The second disturbance to his routine is more worrying. It comes from head office in Omaha: Craig Gregory (Jason Bateman), his boss (he is amusingly hard-headed about what the recession means for his company – “this is our moment”), has hired a trim little whipper-snapper named Natalie Keener (Anna Kendrick). Her job is to implement a “Glocal” (Global/Local) strategy that involves, essentially, sacking people “via iChat” with no need for aeroplane travel. By this means, perky Miss Keener explains: “Our inflated travel budget is eviscerated!” It looks as though Bingham’s footloose way of life is itself about to fall victim to recessionary downsizing, until Craig asks Bingham to take Natalie, who’s a rather mouse-like ingénue, on the road and show her the ropes.

Up in the Air is of the moment and well-acted, with a quick-witted script, based on Walter Kirn’s novel, by Reitman (who at 32 has already directed Juno and Thank You for Smoking) and Sheldon Turner. If one wanted to quibble, one could point to the rather too neat transformation of Bingham’s character. All in all, though, it is a thoughtful picture and it provides many straightforward laughs as well.

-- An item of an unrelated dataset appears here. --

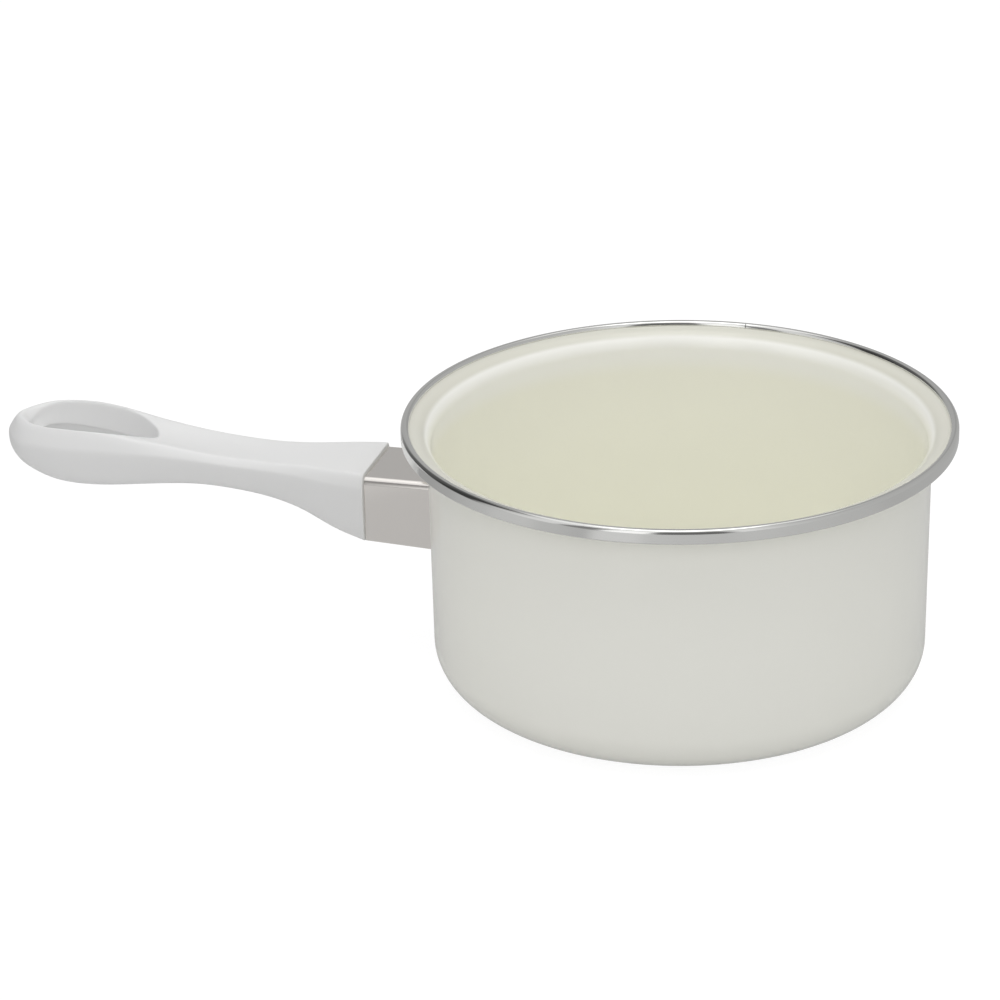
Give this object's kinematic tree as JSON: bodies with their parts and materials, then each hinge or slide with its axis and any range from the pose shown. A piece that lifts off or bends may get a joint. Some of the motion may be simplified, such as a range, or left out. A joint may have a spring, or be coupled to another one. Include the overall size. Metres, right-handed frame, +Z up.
{
  "type": "milk pan",
  "caption": "Straight-sided enamelled milk pan with a flared, steel-banded rim and a long moulded side handle that ends in a hanging loop.",
  "frame": {"origin": "centre of the bowl's flat underside, on the surface it stands on", "axes": "+Z up along the bowl's axis; the handle runs along -X; the part mirrors about the XZ plane, apart from the butt joint in the rim band"},
  "size_m": [0.3187, 0.1764, 0.0876],
  "materials": {
    "white_enamel": "glossy warm-white enamel fused on pressed steel",
    "cream_enamel": "glossy cream enamel coat",
    "polished_stainless": "polished stainless strip",
    "satin_stainless": "satin stainless sheet",
    "white_phenolic": "semi-gloss white moulding",
    "bracket_enamel": "enamelled pressed steel",
    "zinc_steel": "bright zinc plate"
  },
  "bodies": {
    "root": {"pan_body": "white_enamel", "cream_lining": "cream_enamel", "rim_band": "polished_stainless", "handle_bracket": "bracket_enamel", "bracket_nut": "zinc_steel", "ferrule": "satin_stainless", "handle": "white_phenolic", "handle_screw": "zinc_steel", "flat_washer": "zinc_steel", "spring_washer": "zinc_steel"}
  },
  "joints": []
}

Take Bingham’s handy travel tips: when queuing at airport security, he advises Natalie, always stand behind Asians – never old people or families with children. Asians “pack light, travel efficiently, and they’ve got a thing for slip-on shoes, God love ’em”.

Also out this week is 44 Inch Chest, an interesting British film about Cockney gangsters from the writing team behind Sexy Beast, Louis Mellis and David Scinto, and directed by Malcolm Venville, who comes from commercials. It begins stylishly as the camera pans across a smashed-up living room in which Ray Winstone’s hefty frame lies supine as Harry Nilsson’s “Without You” plays in the background. He’s not dead, but only having a mid-life crisis. He is Colin Diamond. He runs a garage dealing in Jags and other prestige motors; presumably he’s a gangster. That evening he arrived home with a bunch of flowers and his wife Liz (Joanne Whalley) confessed she’d found someone else – a waiter – and wanted out of their 21-year marriage.

Winstone doesn’t take it well. He’s a tremendously watchable actor and you see his face go through childlike denial, dribbling self-pity, to murder ous rage. Colin and his friends kidnap the waiter, take him to a house in the East End and threaten him with extreme violence.

Mostly we see Colin unravelling. There is something inherently dramatic about seeing a big man weeping and having a panic attack. His colleagues – Mal (Stephen Dillane), Old Man Peanut (John Hurt) and Archie (Tom Wilkinson) – find the spectacle soppy and want to get on with the violence. But though their language is aggressively profane and the soundtrack by Angelo Badalamenti (of Twin Peaks) implies menace, the promised “justice” keeps getting postponed.

The cast enjoy themselves. Hurt, with protruding false teeth, adopts the cantankerous style of Wilfrid Bramble as Albert Steptoe. Ian McShane is a highlight as Meredith, an eloquent, gay gangster, recalling a part he played in 1971 as companion to Richard Burton’s mother-fixated crime boss, Vic, in Villain. This is an actor’s movie, highly theatrical – most of the action is filmed in one claustrophobic room – and with the sort of wordy script that actors relish. They’re a talkative bunch of gangsters. The script is intelligent enough; the trouble is, after a while one does start to wonder where it’s all going.